The problem:
Give back the lines exactly, from the first one to the line with "X, Y, Z = V(1, 0, 0), V(0, 1, 0), V(0, 0, 1)", both ends included.

Recorded information:
▼

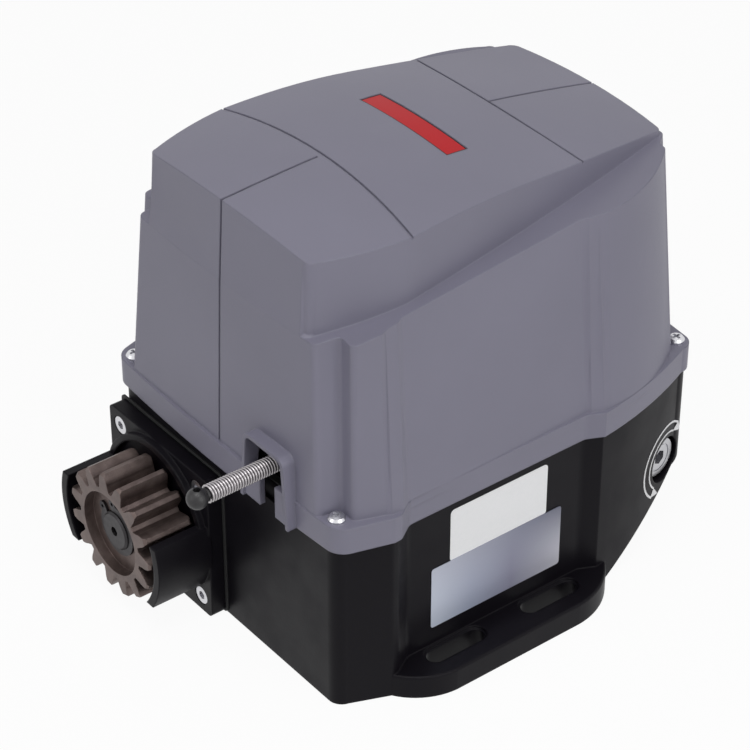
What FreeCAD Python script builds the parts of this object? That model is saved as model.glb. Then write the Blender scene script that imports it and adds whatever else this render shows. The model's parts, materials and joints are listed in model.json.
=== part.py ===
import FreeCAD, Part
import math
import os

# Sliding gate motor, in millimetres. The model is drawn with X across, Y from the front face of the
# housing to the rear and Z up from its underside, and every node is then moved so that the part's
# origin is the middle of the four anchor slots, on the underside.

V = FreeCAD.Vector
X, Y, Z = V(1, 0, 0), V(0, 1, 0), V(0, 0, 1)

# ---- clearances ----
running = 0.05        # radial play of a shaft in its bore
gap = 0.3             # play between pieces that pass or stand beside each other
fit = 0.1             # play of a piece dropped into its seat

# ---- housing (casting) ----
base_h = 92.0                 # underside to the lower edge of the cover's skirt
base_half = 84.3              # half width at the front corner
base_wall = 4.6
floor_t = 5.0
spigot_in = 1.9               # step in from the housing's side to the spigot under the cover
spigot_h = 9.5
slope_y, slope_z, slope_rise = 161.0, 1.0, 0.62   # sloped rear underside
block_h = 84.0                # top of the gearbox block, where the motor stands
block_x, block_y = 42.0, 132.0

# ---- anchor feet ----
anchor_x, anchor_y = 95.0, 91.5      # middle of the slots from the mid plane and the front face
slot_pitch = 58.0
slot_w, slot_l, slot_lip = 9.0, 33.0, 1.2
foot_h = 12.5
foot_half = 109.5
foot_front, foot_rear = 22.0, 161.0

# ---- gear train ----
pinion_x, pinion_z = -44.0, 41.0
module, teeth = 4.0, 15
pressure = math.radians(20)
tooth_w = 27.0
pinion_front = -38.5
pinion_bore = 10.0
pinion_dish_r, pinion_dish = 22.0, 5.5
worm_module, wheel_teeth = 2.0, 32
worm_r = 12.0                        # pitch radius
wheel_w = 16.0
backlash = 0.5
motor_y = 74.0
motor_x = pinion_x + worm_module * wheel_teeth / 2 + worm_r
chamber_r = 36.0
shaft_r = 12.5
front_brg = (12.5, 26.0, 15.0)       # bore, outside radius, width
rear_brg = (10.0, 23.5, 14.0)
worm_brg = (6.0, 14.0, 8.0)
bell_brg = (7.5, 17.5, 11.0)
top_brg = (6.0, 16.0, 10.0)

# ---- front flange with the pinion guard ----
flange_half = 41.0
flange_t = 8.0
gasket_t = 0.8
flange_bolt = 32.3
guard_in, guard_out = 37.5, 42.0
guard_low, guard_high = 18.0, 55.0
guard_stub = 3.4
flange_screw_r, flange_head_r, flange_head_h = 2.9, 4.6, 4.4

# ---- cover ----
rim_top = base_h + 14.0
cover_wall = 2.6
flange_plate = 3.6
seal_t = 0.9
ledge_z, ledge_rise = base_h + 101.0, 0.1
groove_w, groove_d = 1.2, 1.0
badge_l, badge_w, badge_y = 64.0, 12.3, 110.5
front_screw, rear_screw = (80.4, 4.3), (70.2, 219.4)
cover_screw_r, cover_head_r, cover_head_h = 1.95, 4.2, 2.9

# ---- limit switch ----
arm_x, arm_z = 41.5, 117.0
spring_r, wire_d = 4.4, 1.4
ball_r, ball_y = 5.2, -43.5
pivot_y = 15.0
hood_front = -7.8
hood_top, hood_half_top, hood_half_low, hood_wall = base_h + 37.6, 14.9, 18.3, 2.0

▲

Expected answer:
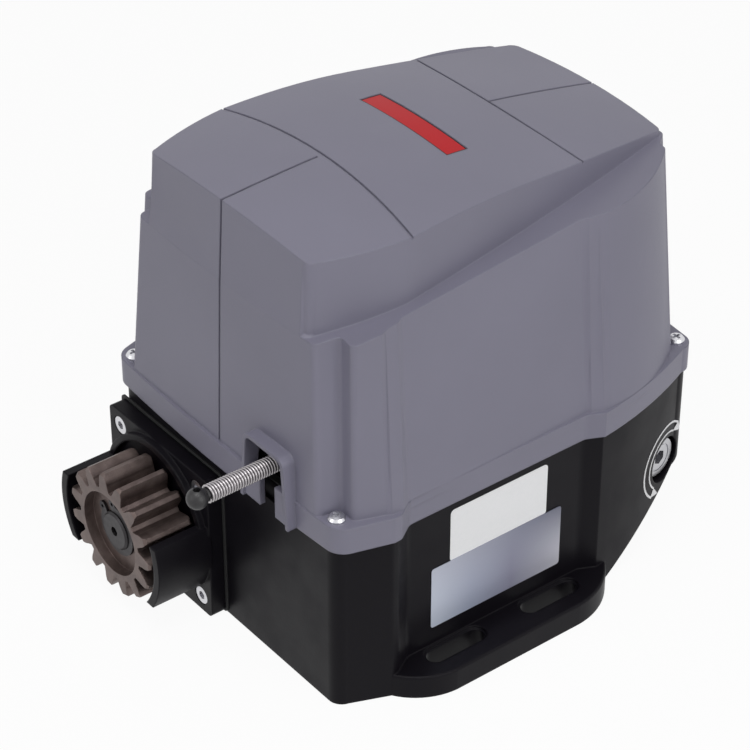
What FreeCAD Python script builds the parts of this object? That model is saved as model.glb. Then write the Blender scene script that imports it and adds whatever else this render shows. The model's parts, materials and joints are listed in model.json.
=== part.py ===
import FreeCAD, Part
import math
import os

# Sliding gate motor, in millimetres. The model is drawn with X across, Y from the front face of the
# housing to the rear and Z up from its underside, and every node is then moved so that the part's
# origin is the middle of the four anchor slots, on the underside.

V = FreeCAD.Vector
X, Y, Z = V(1, 0, 0), V(0, 1, 0), V(0, 0, 1)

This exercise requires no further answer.